The world of patient care today consists of one provider surrounded by a patient panel, but soon, that will shift to a "building a team around a population of one — the patient."
That's according to Ted Johnson, group vice president for Hospital Corporation of America’s (HCA) Physician Services Group. HCA operates 170 hospitals in the U.S. as well as more than 800 affiliated practices, overseeing a total of more than 3,700 providers.
That breadth of care is made possible through the integration of non-physician providers (NPPs), which the organization has seen grow from a workforce of 250 three years ago to its current level of 850.
"NPPs are our fastest growing area of employment," Johnson said at his session on integrating NPPs into healthcare environments at this year's Medical Group Management Association (MGMA) Annual Conference in Nashville, Tenn. , on Wednesday (Oct. 13). "Clearly, the literature is not new that there is a clear and present threat in the reducing number of [physicians] available with an aging population requiring healthcare."
Add to that government regulations encouraging team-based care and changing consumer behaviors toward immediate access, the need for additional staffing at medical practice and health systems is growing. NPPs have and can continue to fill those needs, Johnson said.
"[Rather than] having a panel [of patients] and a provider, we are building teams of providers around the patient and providing the patient with solutions for their care," he said. "…It is no more provider-centric, but instead, a team of people who can deal with the portfolio of issues," patients have, ranging from a simple refill request to more complex visits.
While ideal in theory, creating this shift also has to make business sense. Johnson notes that while his firm is committed to "NPPs performing at the top of their license as independently as possible," he also has to justify hiring someone.
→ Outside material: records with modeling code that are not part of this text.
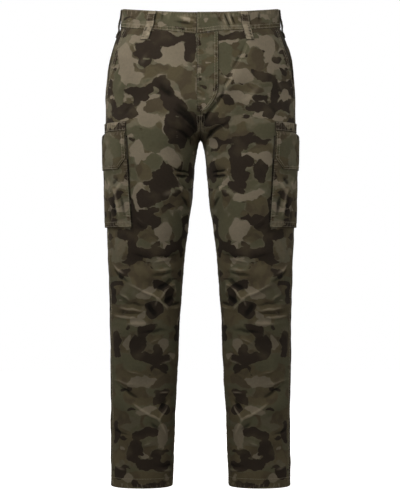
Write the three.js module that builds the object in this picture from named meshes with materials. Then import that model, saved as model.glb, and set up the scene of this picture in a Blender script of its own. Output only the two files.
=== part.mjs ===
import * as THREE from "three";

// Cargo pants, as worn, filled out and empty. All sizes are millimetres.
// X runs to the wearer's left, Y to the back and Z up; the waist's top edge at the sides is Z = 0.

// Cloth and seams
const CLOTH = 1.6;            // wall of one layer of twill
const HEM_CLOTH = 3.0;        // the turned-up hem, two layers
const SEAM_GAP = 0.3;         // clearance between pieces that are sewn together
const BAND_SEAM_GAP = 0.5;    // the same along the waistband, whose grid has other steps
const LYING_GAP = 0.6;        // clearance under a piece that lies on a panel

// Heights
const HEM_Z = -1046;
const HEM_DEPTH = 24;
const CROTCH_Z = -288;
const CROTCH_START_Z = -192;  // where the body begins to part into two legs
const PARTING_START = 1.35;   // above 1 keeps the start of that parting soft
const PARTING_END = 1.5;      // and so does this at the crotch
const SECTION_POWER = 2.2;    // 2 is an ellipse; a little more squares the section off

// The garment's outline. side: half width of the body; gap: half the space between the legs;
// front and back: how far the cloth reaches ahead of and behind the side seams' plane.
const OUTLINE = [
  { z: 0, side: 171, gap: 0, front: 90, back: 92 },
  { z: -41, side: 175, gap: 0, front: 94, back: 98 },
  { z: -62, side: 184, gap: 0, front: 96, back: 103 },
  { z: -85, side: 193, gap: 0, front: 98, back: 110 },
  { z: -120, side: 202, gap: 0, front: 101, back: 120 },
  { z: -160, side: 206.5, gap: 0, front: 103, back: 127 },
  { z: -205, side: 209, gap: 0, front: 103, back: 129 },
  { z: -245, side: 208.5, gap: 0, front: 102, back: 125 },
  { z: -288, side: 208, gap: 0, front: 100, back: 116 },
  { z: -293, side: 208, gap: 3.8, front: 99.8, back: 115 },
  { z: -303, side: 207.8, gap: 6.8, front: 99.5, back: 113 },
  { z: -331, side: 207.5, gap: 11, front: 98, back: 107 },
  { z: -366, side: 207, gap: 14.3, front: 96, back: 102 },
  { z: -419, side: 206.5, gap: 18.7, front: 92, back: 95 },
  { z: -472, side: 206, gap: 26.4, front: 86, back: 89 },
  { z: -542, side: 203.5, gap: 35.2, front: 80, back: 80 },
  { z: -595, side: 201.3, gap: 38.9, front: 76, back: 75 },
  { z: -683, side: 199.2, gap: 46, front: 69, back: 73 },
  { z: -760, side: 198.5, gap: 48.6, front: 65, back: 71 },
  { z: -860, side: 197.5, gap: 53.9, front: 61, back: 66 },
  { z: -950, side: 197.5, gap: 57.6, front: 59, back: 61 },
  { z: HEM_Z, side: 197, gap: 61.6, front: 57, back: 58 },
];

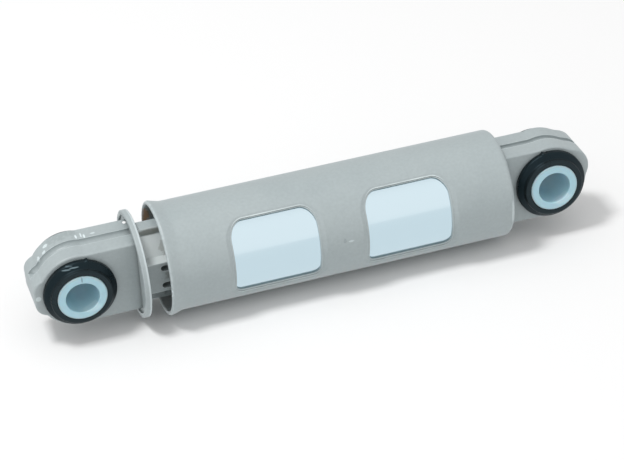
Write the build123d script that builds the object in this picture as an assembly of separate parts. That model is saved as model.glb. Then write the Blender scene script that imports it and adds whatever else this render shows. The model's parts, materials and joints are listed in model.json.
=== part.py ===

That justification takes shape if he can calculate that the cost of hiring an NPP will result in twice their salary in added revenue.
"Below that, we have to ask what is needed: Is the need there or is it a 'lifestyle enhancement' for a physician? … I don't want it to be the case where we add an NPP to a physician who is in the 35th percentile of productivity and remains there after the hire. We need to get to a higher threshold [of productivity]," Johnson said.
That also includes structuring compensation correctly for NPPs, he added. While it may be easier to tie productivity to compensation in primary care, the same can't be seen for surgical and other specialties. So it's very important that practices find a way to measure what NPPs do, how that ties to physician productivity, "and create incentives to give them the desire to make the physician more productive," Johnson advised.
And while integrating an NPP into practice is a balance of addressing access and capacity, it is also an issue of acceptance — especially when licensing and responsibilities for these various roles differ by state, from complete autonomy to heavy physician oversight.
"It really varies market to market," Johnson said. "But there are opportunities for us to education patients about what these providers bring tour practice and their care."